▸ **What to produce**:
Reproduce, word for word, every line from the first one down to the line containing "are in millimetres.", and nothing else.

▸ **Provided material**:
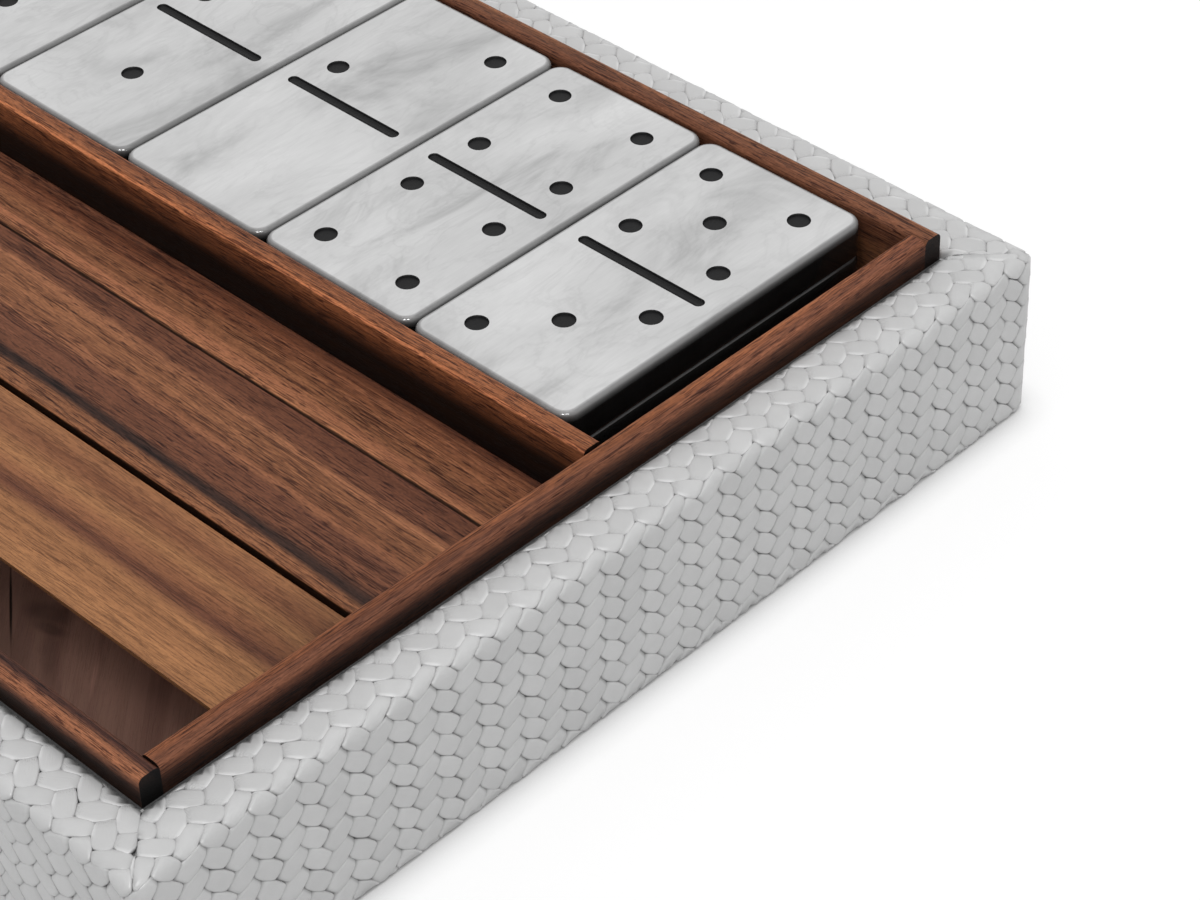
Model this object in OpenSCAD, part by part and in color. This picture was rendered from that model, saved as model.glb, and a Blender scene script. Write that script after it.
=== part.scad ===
// Domino storage box: a low case wrapped in braided leather, with a walnut liner inside.
// The back bay holds a double-six set, stacked four deep in seven columns. The front bay
// holds three wedge-shaped tile racks. The one against the divider stands upright. The
// other two lie base up, the middle one nested over the slope of the first.
// Origin: centre of the underside. +X runs along the row of tiles, +Y points to the tile
// bay, +Z points up. All sizes are in millimetres.

/* [Tiles] */
// Length of a tile
tile_l = 56; // [50:1:60]
// Width of a tile
tile_w = 28; // [26:1:30]
// Thickness of a tile
tile_t = 5.6; // [5:0.2:7]
// Thickness of the pale layer of a tile, which carries the marks
face_t = 1.5; // [1.2:0.1:2.5]
// Radius of a tile's corners, seen from above
tile_corner_r = 2.5; // [1:0.5:4]
// Radius of a tile's eased edges
tile_edge_r = 0.8; // [0.3:0.1:1]
// Diameter of a pip
pip_d = 3.2; // [2.4:0.2:3.6]
// Length of the bar across the middle of a tile
bar_l = 21.8; // [16:0.2:23]
// Width of the bar
bar_w = 1.7; // [1.2:0.1:2.4]
// Depth of the pips and the bar below the face
mark_depth = 0.3; // [0.2:0.1:0.8]
// Gap between neighbouring columns of tiles
tile_gap = 0.2; // [0.1:0.1:0.6]

/* [Liner] */
// Thickness of the walnut rails and the divider
wall_t = 3; // [2.5:0.5:5]
// Radius of the eased top edges of the walnut
wall_edge_r = 0.8; // [0.3:0.1:1.2]
// Finger gap between the row of tiles and each end rail
end_gap = 6.6; // [5:0.2:12]
// Clearance between a tile and the long sides of its bay
side_clear = 0.4; // [0.2:0.1:1]
// How far the top tiles lie below the top of the rails
tile_drop = 0.6; // [0.2:0.1:2]
// Gap between each end of the divider and its rail
divider_gap = 0.2; // [0.1:0.1:0.5]
// Width of the finger space in front of the racks
finger_w = 15.1; // [14:0.1:24]

/* [Racks] */
// Width of a rack across its base
rack_base_w = 20.8; // [20:0.2:24]
// Width of a rack across its top
rack_top_w = 10.1; // [9:0.1:11]
// Height of a rack
rack_h = 13.9; // [13:0.1:16]
// Height of the square land between a rack's base and its slope
rack_land = 0.6; // [0.4:0.1:0.8]
// Gap between neighbouring racks
rack_gap = 0.95; // [0.8:0.05:1.6]
// Gap between each end of a rack and its rail
rack_end_gap = 0.5; // [0.3:0.1:2]
// Width of the slot that holds the tiles on edge
slot_w = 6.2; // [6:0.1:6.4]
// Height of the slot's floor above the rack's base
slot_floor = 1.6; // [1.4:0.1:2]
// How far in front of the rack's top the slot's floor begins
slot_setback = 1.65; // [1.6:0.05:1.8]
// How far the slot leans back from upright, in degrees
slot_lean = 5; // [3:0.5:6]

/* [Case] */
// Width of the leather lip around the liner
lip_w = 9; // [7:0.2:16]
// How far the walnut stands above the lip
lip_drop = 3.6; // [2:0.2:8]
// Thickness of the braided leather
leather_t = 1.5; // [1.2:0.1:2]
// Radius of the upper edge of the leather
top_r = 1.4; // [0.8:0.2:4]
// Radius of the upright corners of the leather
corner_r = 2; // [1:0.5:5]
// Radius of the lower edge of the leather
foot_r = 0.4; // [0.4:0.2:1]
// Width of the hem that is turned under the base
hem_w = 12; // [10:1:16]
// Height of the felt pad's face below the hem
pad_proud = 0.2; // [0.1:0.1:0.5]
// Thickness of the base board
board_t = 3; // [2:0.2:5]
// Thickness of the walnut floor panel
floor_t = 1.6; // [1.2:0.2:3]

/* [Hidden] */
$fn = 48;

// The double-six set, one row of pairs for each layer. The top layer comes first and each
// row starts at the +X end. The first number of a pair is the half towards +Y.
LAYOUT = [
    [[5, 3], [4, 4], [2, 0], [3, 1], [6, 1], [5, 5], [6, 4]],
    [[0, 0], [6, 2], [5, 1], [3, 3], [4, 2], [6, 0], [1, 1]],
    [[4, 1], [3, 0], [6, 6], [2, 2], [5, 0], [4, 3], [2, 1]],
    [[6, 5], [1, 0], [5, 4], [4, 0], [3, 2], [6, 3], [5, 2]]
];
layers = len(LAYOUT);
columns = len(LAYOUT[0]);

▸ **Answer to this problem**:
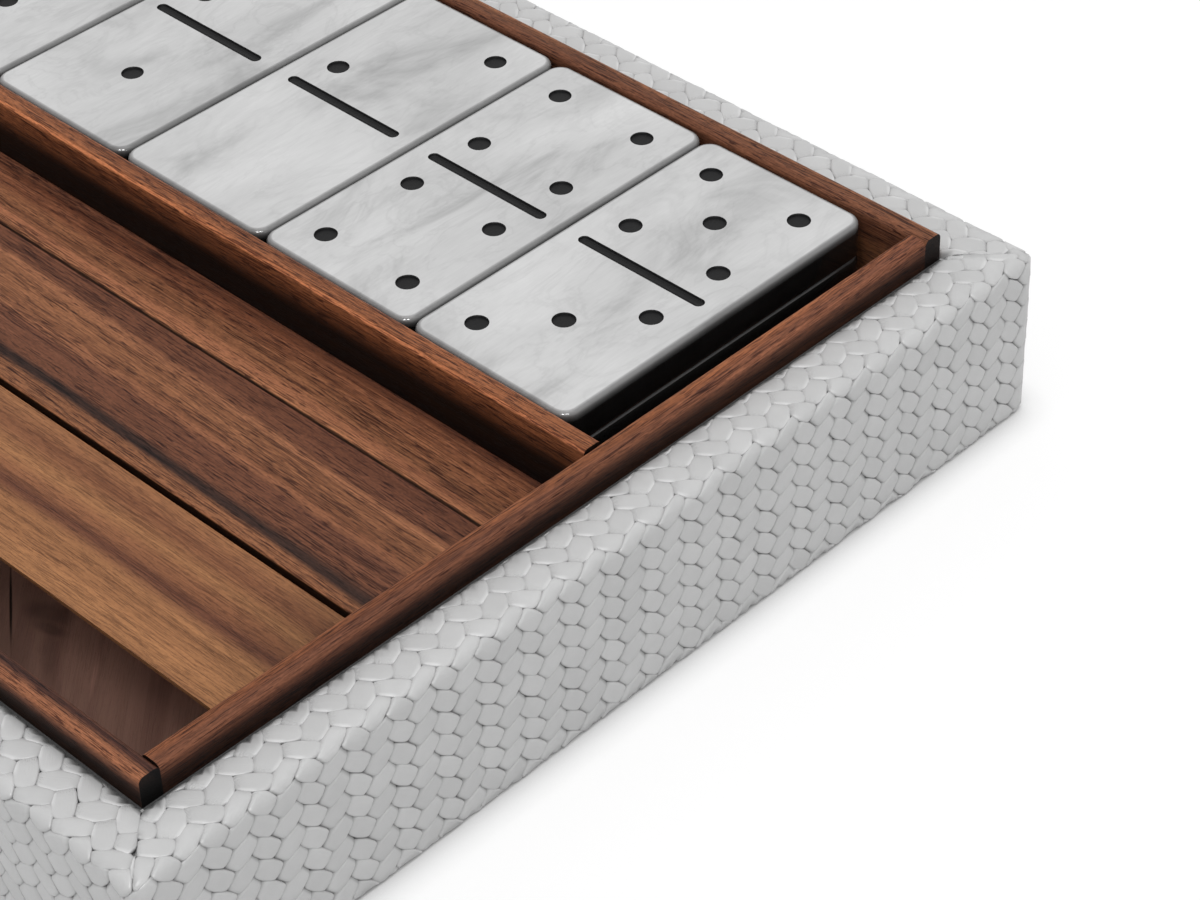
Model this object in OpenSCAD, part by part and in color. This picture was rendered from that model, saved as model.glb, and a Blender scene script. Write that script after it.
=== part.scad ===
// Domino storage box: a low case wrapped in braided leather, with a walnut liner inside.
// The back bay holds a double-six set, stacked four deep in seven columns. The front bay
// holds three wedge-shaped tile racks. The one against the divider stands upright. The
// other two lie base up, the middle one nested over the slope of the first.
// Origin: centre of the underside. +X runs along the row of tiles, +Y points to the tile
// bay, +Z points up. All sizes are in millimetres.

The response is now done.